Quote from: Smeraldina Rima on June 28, 2020, 07:27:38 PM
It Must Be Love

I wouldn't normally do this. To take attention away from what I've just done, the local ASDA has a rolling playlist which for example plays American Boy by Estelle at the close of every day. Lately I keep shopping at the time it plays Lilly Allen's 22 which always puts the verse of It Must Be Love back in my head.


Brundle-Fly

Quote from: TheMonk on July 09, 2020, 10:45:14 AM
Agh did not know that. For some reason this has put me in a shit mood.

Nobody tells The Monk that One Step Beyond is a cover too.

Jockice

Quote from: Brundle-Fly on July 09, 2020, 04:00:27 PM
Nobody tells The Monk that One Step Beyond is a cover too.
~

That would just be Madness.

pigamus

If You Tolerate This Your Children Will Be Next was originally by Barry Manilow.

Twit 2


MidnightShambler

The original 'Out Of Time' is by The Rolling Stones and off Aftermath, not by Chris Farlowe. His version, even though the lyrics are still as deeply unpleasant, has a soulful quality to it that makes it seem like it's an ode to a lost love, if you aren't paying attention to what he's saying.

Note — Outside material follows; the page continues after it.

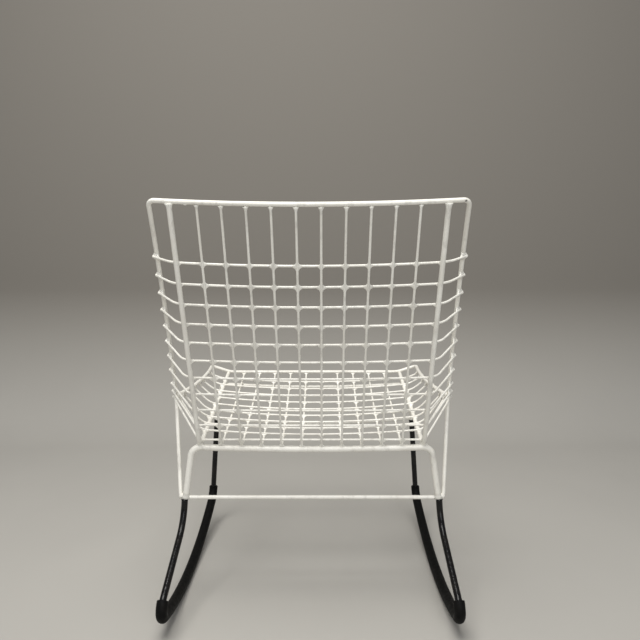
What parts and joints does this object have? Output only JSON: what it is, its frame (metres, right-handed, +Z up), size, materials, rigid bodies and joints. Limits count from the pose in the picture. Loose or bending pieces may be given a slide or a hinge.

But the Stones version is a sneering, horrible, contemptible record about a complete bitch who Jagger fucking hates and wishes nothing but ill-will toward. And it's much, much better for it.

I don't know how widely known it is that it's not a Farlowe original but I've lost count of the people I've played it to who are hat-fucked by it, so I'm guessing not very.